## Objective:
Reproduce all of the material word for word.

## Stored data:
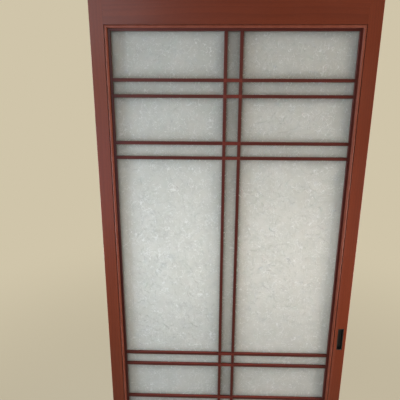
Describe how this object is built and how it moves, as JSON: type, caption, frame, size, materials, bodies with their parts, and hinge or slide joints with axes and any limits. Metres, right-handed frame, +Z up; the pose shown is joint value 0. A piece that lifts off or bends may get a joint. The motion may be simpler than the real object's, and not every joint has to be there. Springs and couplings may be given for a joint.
{
  "type": "shoji sliding screen",
  "caption": "Tall sliding screen: beaded timber frame, doubled lattice bars over a translucent paper sheet, a recessed finger pull and rollers in the foot.",
  "frame": {"origin": "under the middle of the panel, at the lowest point of the foot rollers, half-way through the frame's depth", "axes": "+Z up along the stiles, +X across the panel to the side with the finger pull, -Y out of the front with the lattice"},
  "size_m": [0.9, 0.035, 2.034],
  "materials": {
    "frame_wood": "cherry stain, satin lacquer",
    "lattice_wood": "cherry stain, satin lacquer",
    "stop_wood": "cherry stain, satin lacquer",
    "paper": "laminated paper with white fibres",
    "pull_metal": "black enamel",
    "screw_metal": "black oxide",
    "roller_steel": "zinc plated",
    "wheel_nylon": "off-white nylon"
  },
  "bodies": {
    "panel": {"left_stile": "frame_wood", "right_stile": "frame_wood", "top_rail": "frame_wood", "bottom_rail": "frame_wood", "left_border_strip": "lattice_wood", "right_border_strip": "lattice_wood", "top_border_strip": "lattice_wood", "bottom_border_strip": "lattice_wood", "left_upright_kumiko": "lattice_wood", "right_upright_kumiko": "lattice_wood", "cross_kumiko_1": "lattice_wood", "cross_kumiko_2": "lattice_wood", "cross_kumiko_3": "lattice_wood", "cross_kumiko_4": "lattice_wood", "cross_kumiko_5": "lattice_wood", "cross_kumiko_6": "lattice_wood", "cross_kumiko_7": "lattice_wood", "cross_kumiko_8": "lattice_wood", "left_back_stop": "stop_wood", "right_back_stop": "stop_wood", "top_back_stop": "stop_wood", "bottom_back_stop": "stop_wood", "paper_sheet": "paper", "finger_pull": "pull_metal", "pull_screws": "screw_metal", "left_roller_housing": "roller_steel", "left_roller_axle": "roller_steel", "left_roller_screws": "roller_steel", "right_roller_housing": "roller_steel", "right_roller_axle": "roller_steel", "right_roller_screws": "roller_steel"},
    "left_wheel": {"left_roller_wheel": "wheel_nylon"},
    "right_wheel": {"right_roller_wheel": "wheel_nylon"}
  },
  "joints": [
    {"name": "left_wheel_spin", "type": "hinge", "parent": "panel", "child": "left_wheel", "pos_m": [-0.32, 0, 0.013], "axis": [0, 1, 0], "continuous": true},
    {"name": "right_wheel_spin", "type": "hinge", "parent": "panel", "child": "right_wheel", "pos_m": [0.32, 0, 0.013], "axis": [0, 1, 0], "continuous": true}
  ]
}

## Written response:
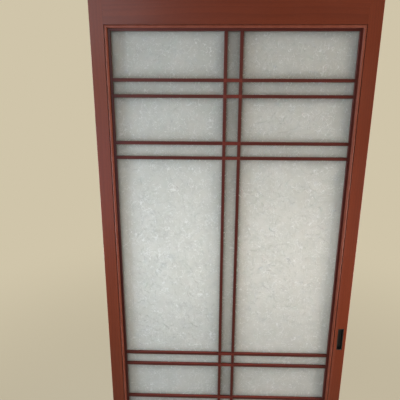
Describe how this object is built and how it moves, as JSON: type, caption, frame, size, materials, bodies with their parts, and hinge or slide joints with axes and any limits. Metres, right-handed frame, +Z up; the pose shown is joint value 0. A piece that lifts off or bends may get a joint. The motion may be simpler than the real object's, and not every joint has to be there. Springs and couplings may be given for a joint.
{
  "type": "shoji sliding screen",
  "caption": "Tall sliding screen: beaded timber frame, doubled lattice bars over a translucent paper sheet, a recessed finger pull and rollers in the foot.",
  "frame": {"origin": "under the middle of the panel, at the lowest point of the foot rollers, half-way through the frame's depth", "axes": "+Z up along the stiles, +X across the panel to the side with the finger pull, -Y out of the front with the lattice"},
  "size_m": [0.9, 0.035, 2.034],
  "materials": {
    "frame_wood": "cherry stain, satin lacquer",
    "lattice_wood": "cherry stain, satin lacquer",
    "stop_wood": "cherry stain, satin lacquer",
    "paper": "laminated paper with white fibres",
    "pull_metal": "black enamel",
    "screw_metal": "black oxide",
    "roller_steel": "zinc plated",
    "wheel_nylon": "off-white nylon"
  },
  "bodies": {
    "panel": {"left_stile": "frame_wood", "right_stile": "frame_wood", "top_rail": "frame_wood", "bottom_rail": "frame_wood", "left_border_strip": "lattice_wood", "right_border_strip": "lattice_wood", "top_border_strip": "lattice_wood", "bottom_border_strip": "lattice_wood", "left_upright_kumiko": "lattice_wood", "right_upright_kumiko": "lattice_wood", "cross_kumiko_1": "lattice_wood", "cross_kumiko_2": "lattice_wood", "cross_kumiko_3": "lattice_wood", "cross_kumiko_4": "lattice_wood", "cross_kumiko_5": "lattice_wood", "cross_kumiko_6": "lattice_wood", "cross_kumiko_7": "lattice_wood", "cross_kumiko_8": "lattice_wood", "left_back_stop": "stop_wood", "right_back_stop": "stop_wood", "top_back_stop": "stop_wood", "bottom_back_stop": "stop_wood", "paper_sheet": "paper", "finger_pull": "pull_metal", "pull_screws": "screw_metal", "left_roller_housing": "roller_steel", "left_roller_axle": "roller_steel", "left_roller_screws": "roller_steel", "right_roller_housing": "roller_steel", "right_roller_axle": "roller_steel", "right_roller_screws": "roller_steel"},
    "left_wheel": {"left_roller_wheel": "wheel_nylon"},
    "right_wheel": {"right_roller_wheel": "wheel_nylon"}
  },
  "joints": [
    {"name": "left_wheel_spin", "type": "hinge", "parent": "panel", "child": "left_wheel", "pos_m": [-0.32, 0, 0.013], "axis": [0, 1, 0], "continuous": true},
    {"name": "right_wheel_spin", "type": "hinge", "parent": "panel", "child": "right_wheel", "pos_m": [0.32, 0, 0.013], "axis": [0, 1, 0], "continuous": true}
  ]
}